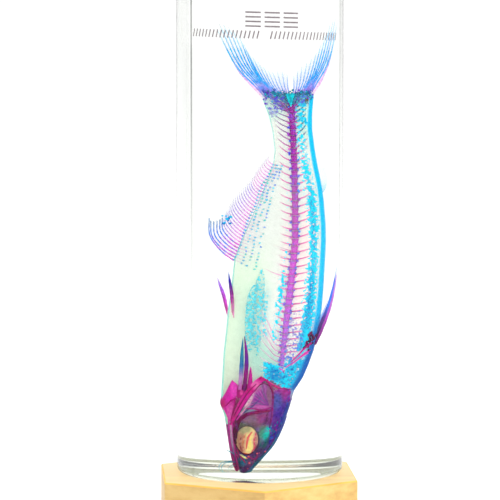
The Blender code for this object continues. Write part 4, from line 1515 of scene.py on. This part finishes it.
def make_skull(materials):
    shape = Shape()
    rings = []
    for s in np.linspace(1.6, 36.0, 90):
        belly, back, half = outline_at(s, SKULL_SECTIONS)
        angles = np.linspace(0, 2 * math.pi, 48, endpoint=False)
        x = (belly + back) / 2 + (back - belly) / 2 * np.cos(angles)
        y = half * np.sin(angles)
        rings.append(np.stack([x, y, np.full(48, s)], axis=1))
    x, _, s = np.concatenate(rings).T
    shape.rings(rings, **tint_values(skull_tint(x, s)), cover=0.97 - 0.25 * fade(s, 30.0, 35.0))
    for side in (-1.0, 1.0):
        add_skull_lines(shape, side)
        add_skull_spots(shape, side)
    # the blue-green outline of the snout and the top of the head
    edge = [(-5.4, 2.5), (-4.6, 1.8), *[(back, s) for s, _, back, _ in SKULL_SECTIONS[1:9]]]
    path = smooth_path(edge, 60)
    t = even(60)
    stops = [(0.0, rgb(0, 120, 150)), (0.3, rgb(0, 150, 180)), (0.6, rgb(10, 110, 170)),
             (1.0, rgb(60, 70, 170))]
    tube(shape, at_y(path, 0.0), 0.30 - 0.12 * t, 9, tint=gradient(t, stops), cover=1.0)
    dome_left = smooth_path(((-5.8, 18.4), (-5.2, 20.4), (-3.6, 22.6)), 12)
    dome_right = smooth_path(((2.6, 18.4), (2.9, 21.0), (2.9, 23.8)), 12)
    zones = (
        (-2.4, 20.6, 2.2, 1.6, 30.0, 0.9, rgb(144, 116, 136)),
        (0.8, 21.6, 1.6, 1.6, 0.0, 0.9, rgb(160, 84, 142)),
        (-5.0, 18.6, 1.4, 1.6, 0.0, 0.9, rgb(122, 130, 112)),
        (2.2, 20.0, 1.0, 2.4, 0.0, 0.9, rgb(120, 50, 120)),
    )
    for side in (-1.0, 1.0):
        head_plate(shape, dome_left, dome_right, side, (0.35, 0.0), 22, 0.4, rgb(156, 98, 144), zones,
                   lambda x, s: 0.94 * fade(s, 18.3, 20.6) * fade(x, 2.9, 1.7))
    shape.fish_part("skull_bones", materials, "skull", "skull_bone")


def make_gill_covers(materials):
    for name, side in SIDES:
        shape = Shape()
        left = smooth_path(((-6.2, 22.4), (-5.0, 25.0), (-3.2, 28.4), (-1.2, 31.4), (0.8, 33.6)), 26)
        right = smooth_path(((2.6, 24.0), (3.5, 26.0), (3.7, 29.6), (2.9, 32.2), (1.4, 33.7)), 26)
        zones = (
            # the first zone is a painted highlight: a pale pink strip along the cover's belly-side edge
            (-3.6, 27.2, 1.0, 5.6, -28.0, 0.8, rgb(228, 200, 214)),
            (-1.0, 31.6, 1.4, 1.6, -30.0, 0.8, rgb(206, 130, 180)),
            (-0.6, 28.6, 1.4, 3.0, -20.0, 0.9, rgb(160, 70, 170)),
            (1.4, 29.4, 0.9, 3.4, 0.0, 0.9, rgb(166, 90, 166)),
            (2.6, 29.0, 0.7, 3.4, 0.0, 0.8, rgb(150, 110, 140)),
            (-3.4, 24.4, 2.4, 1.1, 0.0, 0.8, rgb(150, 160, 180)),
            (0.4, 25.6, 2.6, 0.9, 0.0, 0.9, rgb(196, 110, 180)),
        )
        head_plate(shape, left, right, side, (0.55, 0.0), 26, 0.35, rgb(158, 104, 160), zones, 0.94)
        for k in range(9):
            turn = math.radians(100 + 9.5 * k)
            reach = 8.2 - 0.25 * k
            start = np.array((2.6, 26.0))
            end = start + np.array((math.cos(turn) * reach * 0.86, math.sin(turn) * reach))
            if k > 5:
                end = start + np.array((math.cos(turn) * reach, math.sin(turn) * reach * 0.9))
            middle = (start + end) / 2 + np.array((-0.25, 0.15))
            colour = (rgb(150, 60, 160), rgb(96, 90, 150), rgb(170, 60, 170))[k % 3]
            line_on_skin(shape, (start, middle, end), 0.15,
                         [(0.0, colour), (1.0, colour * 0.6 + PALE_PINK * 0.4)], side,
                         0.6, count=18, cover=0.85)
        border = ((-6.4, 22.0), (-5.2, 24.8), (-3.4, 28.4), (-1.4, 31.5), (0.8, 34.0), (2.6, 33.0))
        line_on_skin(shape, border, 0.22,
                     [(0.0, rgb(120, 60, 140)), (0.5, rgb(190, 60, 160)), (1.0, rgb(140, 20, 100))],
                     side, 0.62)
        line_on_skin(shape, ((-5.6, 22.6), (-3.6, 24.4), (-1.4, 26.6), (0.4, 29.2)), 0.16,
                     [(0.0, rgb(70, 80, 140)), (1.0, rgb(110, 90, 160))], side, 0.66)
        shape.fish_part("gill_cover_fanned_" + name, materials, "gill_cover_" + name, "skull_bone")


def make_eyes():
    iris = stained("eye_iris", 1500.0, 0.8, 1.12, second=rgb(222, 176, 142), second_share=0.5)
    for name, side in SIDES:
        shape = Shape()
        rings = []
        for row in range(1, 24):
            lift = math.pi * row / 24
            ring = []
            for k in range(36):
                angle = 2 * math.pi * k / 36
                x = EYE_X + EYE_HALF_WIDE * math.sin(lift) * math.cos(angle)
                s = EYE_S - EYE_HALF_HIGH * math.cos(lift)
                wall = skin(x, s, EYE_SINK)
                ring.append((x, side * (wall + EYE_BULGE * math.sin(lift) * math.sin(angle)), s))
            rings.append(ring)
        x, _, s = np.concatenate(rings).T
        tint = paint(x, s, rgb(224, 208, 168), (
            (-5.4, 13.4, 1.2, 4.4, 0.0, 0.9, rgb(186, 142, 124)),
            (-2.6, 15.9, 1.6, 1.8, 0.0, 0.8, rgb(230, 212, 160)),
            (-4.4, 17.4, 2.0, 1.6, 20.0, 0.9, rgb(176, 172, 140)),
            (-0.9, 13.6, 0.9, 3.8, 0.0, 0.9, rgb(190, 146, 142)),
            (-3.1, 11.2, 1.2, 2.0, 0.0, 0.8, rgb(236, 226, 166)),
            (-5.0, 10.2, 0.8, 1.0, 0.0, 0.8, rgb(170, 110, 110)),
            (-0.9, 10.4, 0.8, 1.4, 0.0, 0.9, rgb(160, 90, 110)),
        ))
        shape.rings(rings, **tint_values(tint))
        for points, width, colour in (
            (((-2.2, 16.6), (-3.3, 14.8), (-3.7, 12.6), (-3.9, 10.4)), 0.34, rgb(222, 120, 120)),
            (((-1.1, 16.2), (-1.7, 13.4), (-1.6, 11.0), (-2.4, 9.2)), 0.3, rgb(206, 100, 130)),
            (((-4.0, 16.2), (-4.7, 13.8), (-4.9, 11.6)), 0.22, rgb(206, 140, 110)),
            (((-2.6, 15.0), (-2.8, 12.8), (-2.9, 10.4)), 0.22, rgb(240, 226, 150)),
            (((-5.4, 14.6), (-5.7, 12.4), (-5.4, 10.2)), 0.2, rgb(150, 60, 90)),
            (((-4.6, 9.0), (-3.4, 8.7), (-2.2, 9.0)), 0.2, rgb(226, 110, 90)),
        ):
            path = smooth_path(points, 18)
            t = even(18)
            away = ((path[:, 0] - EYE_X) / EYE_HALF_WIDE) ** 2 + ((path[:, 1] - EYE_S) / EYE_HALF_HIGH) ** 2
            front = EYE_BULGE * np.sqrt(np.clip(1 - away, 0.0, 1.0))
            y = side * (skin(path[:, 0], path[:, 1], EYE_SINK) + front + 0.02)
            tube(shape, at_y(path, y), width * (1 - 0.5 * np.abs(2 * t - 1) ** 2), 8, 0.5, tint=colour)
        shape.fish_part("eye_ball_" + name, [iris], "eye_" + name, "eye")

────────

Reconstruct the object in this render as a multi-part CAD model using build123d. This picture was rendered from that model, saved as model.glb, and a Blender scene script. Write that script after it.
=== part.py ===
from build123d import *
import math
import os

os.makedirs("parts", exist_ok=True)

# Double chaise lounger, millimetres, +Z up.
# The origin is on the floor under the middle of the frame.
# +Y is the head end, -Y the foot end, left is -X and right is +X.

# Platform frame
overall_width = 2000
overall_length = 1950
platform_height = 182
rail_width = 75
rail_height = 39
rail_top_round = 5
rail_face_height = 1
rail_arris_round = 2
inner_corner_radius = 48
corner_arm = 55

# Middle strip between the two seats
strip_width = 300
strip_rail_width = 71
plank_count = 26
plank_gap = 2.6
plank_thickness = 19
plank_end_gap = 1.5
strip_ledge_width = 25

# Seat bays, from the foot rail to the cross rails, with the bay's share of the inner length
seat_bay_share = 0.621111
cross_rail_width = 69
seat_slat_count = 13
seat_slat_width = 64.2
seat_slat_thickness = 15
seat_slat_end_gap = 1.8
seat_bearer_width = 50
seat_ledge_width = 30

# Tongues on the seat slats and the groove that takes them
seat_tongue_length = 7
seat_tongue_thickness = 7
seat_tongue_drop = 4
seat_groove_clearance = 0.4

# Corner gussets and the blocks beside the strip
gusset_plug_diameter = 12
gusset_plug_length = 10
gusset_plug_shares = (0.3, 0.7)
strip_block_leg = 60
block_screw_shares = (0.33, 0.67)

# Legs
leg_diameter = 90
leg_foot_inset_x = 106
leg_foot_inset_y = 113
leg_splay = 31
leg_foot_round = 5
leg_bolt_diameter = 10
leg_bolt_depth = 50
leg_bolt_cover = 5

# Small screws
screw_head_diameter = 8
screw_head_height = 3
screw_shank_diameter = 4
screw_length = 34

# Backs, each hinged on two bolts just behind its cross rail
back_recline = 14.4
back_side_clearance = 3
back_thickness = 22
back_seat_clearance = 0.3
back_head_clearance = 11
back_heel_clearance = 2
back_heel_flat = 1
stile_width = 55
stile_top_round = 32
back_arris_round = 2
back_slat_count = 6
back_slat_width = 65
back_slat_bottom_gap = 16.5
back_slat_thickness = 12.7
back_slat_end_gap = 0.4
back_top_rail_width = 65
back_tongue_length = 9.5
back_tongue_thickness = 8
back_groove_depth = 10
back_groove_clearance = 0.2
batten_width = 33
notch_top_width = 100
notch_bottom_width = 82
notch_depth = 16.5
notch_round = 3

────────

» **Task to complete**
Each line that contains the string "This" counts once; say how many there are and nothing else.

» **Expected answer**
2